Posted by: Patrick Nielsen Hayden on August 4, 2004 8:07 AM

Good point, and for another view from acroos the waves:

"Yet, unlike other nations, in its national ideology the U.S.A. does not simply exist. It only achieves. It has no collective identity except as the best, the greatest country, superior to all others and the acknowledged model for the world. As the football coach said: Winning is not just the most important thing, it is all there is. That is one of the things that makes America such a very strange country for foreigners."

.................................

"Our problem is not that we are being Americanized. In spite of the massive impact of cultural and economic Americanization, the rest of the world, even the capitalist world, has so far been strikingly resistant to following the model of U.S. politics and society. That is probably because America is less of a coherent and therefore exportable social and political model of a capitalist liberal democracy, based on the universal principles of individual freedom, than its patriotic ideology and Constitution suggest. So, far from being a clear example that the rest of the world can imitate, the U.S.A., however powerful and influential, remains an unending process, distorted by big money and public emotion, a system tinkering with institutions, public and private, to make them fit realities unforeseen in the unalterable text of a 1787 Constitution. It simply does not lend itself to copying. Most of us would not want to copy it. Since puberty I have spent more of my time in the U.S.A. than in any country other than Britain. All the same, I am glad that my children did not grow up there, and that I belong to another culture. Still, it is mine also.
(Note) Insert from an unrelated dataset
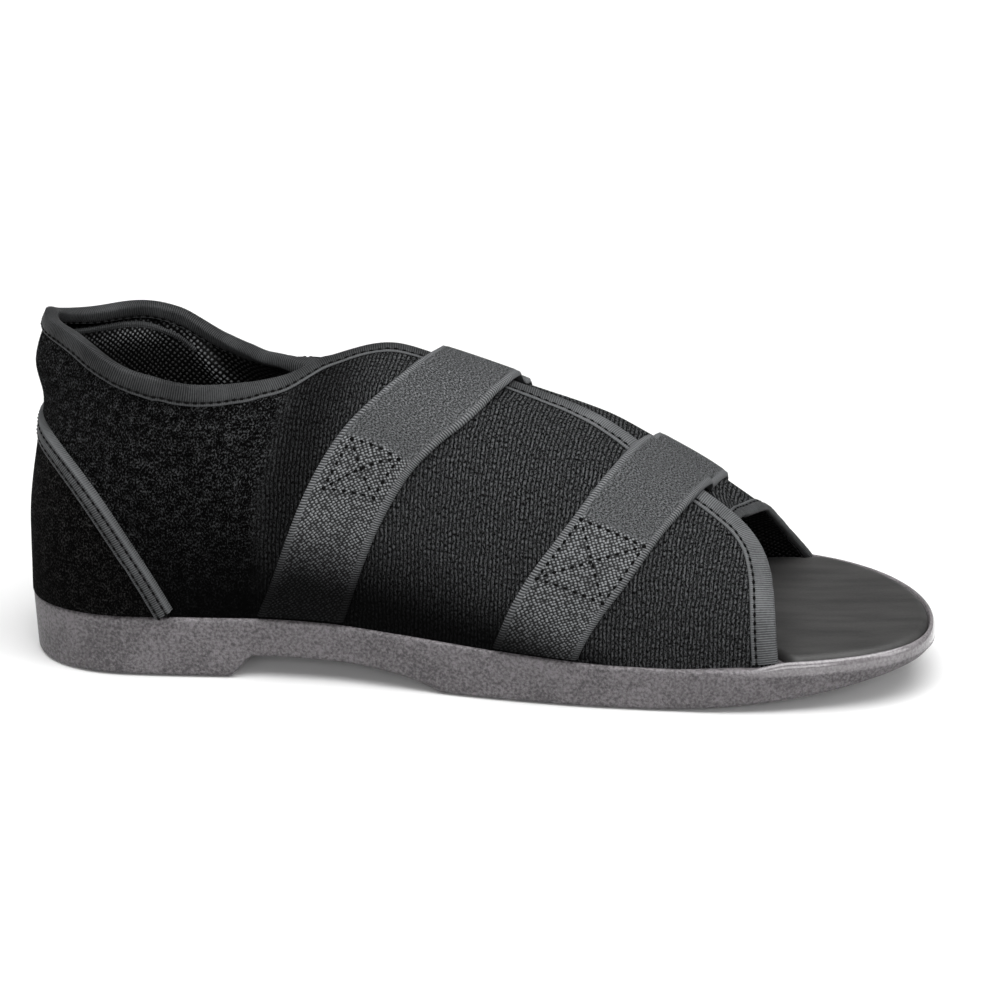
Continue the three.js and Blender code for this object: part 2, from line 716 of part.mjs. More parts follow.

Our problem is rather that the U.S. empire does not know what it wants to do or can do with its power, or its limits. It merely insists that those who are not with it are against it. That is the problem of living at the apex of the "American Century." As I am 86 years of age, I am unlikely to see its solution."

http://chronicle.com/free/v49/i43/43b00701.htm

Posted by: Buck on August 4, 2004 8:09 AM

The legacy of MLK might deserve at least a passing footnote here.